_________________I am Mrs. Kalpana Mhaske, a Home-Maker, from the city of 52-Gates, one of the famous heritage- destination of the world- Ajanta - Ellora Caves, Bibi-Ka- Maqbara (The Taj of Deccan) and Deogiri Fort. i.e. AURANGABAD. I admire cooking - tryout and innovate different cuisines. Basically, both of my gorgeous daughters are foodie, they have always encouraged me in the kitchen and forced to carve a Food Blog, that’s why, I am happy to share the makings with you. I am an artist too. Painting – especially, Canvas-Painting is my one more hobby. In total - Ours is an ART-FAMILY, my husband is an Architect. In the end, I keep the same belief with Louise Fresco - “ Food, in the end, in our own tradition, is something holy. It's not about nutrients and calories. It's about sharing. It’s about honesty. it’s about identity ”

Friday, 13 October 2017

CHICKEN CAFREAL

Chicken Cafreal is a famous recipe brought down by Portuguese in Goa, State of India. It is actually originated in Mozambique from a dish called Galinha. Afterwards Portuguese adopted this recipe and made some changes in it before reaching Goa.  Traditional Goan Chicken Cafreal is not only popular among tourists but loved by all for its classic flavour. The main attraction for me about this recipe is its vibrant green colour. The colour of the gravy comes from the cafreal masala paste which is in vibrant green colour. The paste have a wonderful blend of aromatic spices which makes it tantalizing and delicious. Normally, it is prepared with whole chicken legs, but you can make them with thighs too.  I saw many posts from my foody friends which are basically from Goa, which cheered me to try this spicy chicken gravy. The lovely aroma of the gravy is so divine. You can use the cafreal masala for not only for making chicken but also for vegetarian recipes too, like mushrooms, paneer and vegetables. There are many variations to a Chicken Cafreal but as I am new for this Gaon Food Saffari, I searched the easiest version of it on net and tried it. Hope I made a justice with the recipe.

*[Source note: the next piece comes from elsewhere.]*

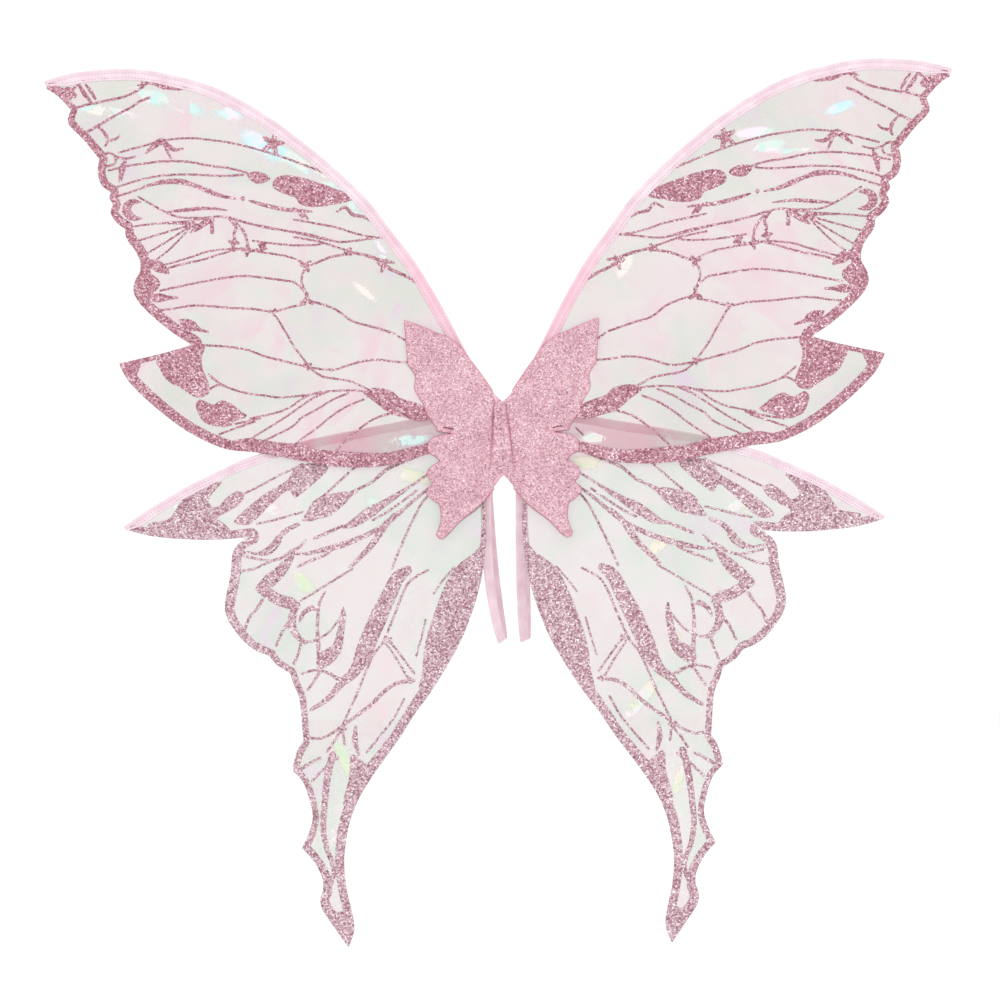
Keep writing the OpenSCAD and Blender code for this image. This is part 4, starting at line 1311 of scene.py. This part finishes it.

Please feel free to add comments below in comment box, if you have visited this blog. Looking forward for your suggestions.


INGREDIENTS:
1 kg Chicken, cut into pieces
1-2 “Ginger
6-7 Garlic Cloves
 5-6 Green Chillies [accordingly]
1 Cup Chopped Fresh Coriander
½ Cup Mint Leaves
5-6 Spinach Leaves
2-3 Spring Onions
½ teaspoon Black Peppercorns
4-5 Cloves
½ tablespoon Poppy Seeds
2 Lemons
3 Medium Size Onions
30 ml Vinegar
8-10 Cashew Nuts
1 tablespoon Tamarind [optional]
½ tablespoon Cumin Seeds
1 tablespoon Garam Masala Powder
½ tablespoon Sugar
Salt to taste
1 teaspoon Turmeric Powder
Water
2-3 tablespoon Oil
Capsicum Rings for garnishing

METHOS:
STEP 1 – Make a fine paste using ginger, garlic, green chillies, peppercorns, cloves, coriander leaves, spinach leaves, mint leaves roughly chopped onions, cashew nuts, tamarind, poppy seeds, cumin seeds and garam masala.
STEP 2 – Marinade the chicken pieces with turmeric powder, salt, lemon juice for 10 minutes.
STEP 3 – After that, marinade it with the green paste and coat the chicken pieces well with the green masala.

STEP 4 - Keep aside for 3-4 hours.
Marinade overnight for the best results. If marinating more than 1 hour then keep it in refrigerator.  
STEP 4 – Heat oil in a wide pan.
Remove the marinated chicken pieces from the paste and fry well on either sides in covered pan.
Cook the chicken in small batches on low-medium heat.
Each batch should be cooked for about 10-15 minutes.
STEP 5 – Keep the cooked chicken aside.
STEP 6 – Now add some water, sugar, vinegar to the leftover gravy from the marinade.
STEP 7 – Add the green masala in a wide pan and boil it for 2-3 minutes.
STEP 8 –Then add the chicken pieces in it and cook the chicken in a covered pot for about 8-10 minutes.
STEP 9 – When the chicken is cooked well, switch off the heat.
Garnish with chopped coriander and capsicum rings and cover again for 2-3 minutes. Steam will cook the capsicum and soften it.  Serve it hot.  


Serve the hot and spicy green chicken gravy with chapatti, naan, paratha or steamed rice, some onion rings, lemon wedge and enjoy.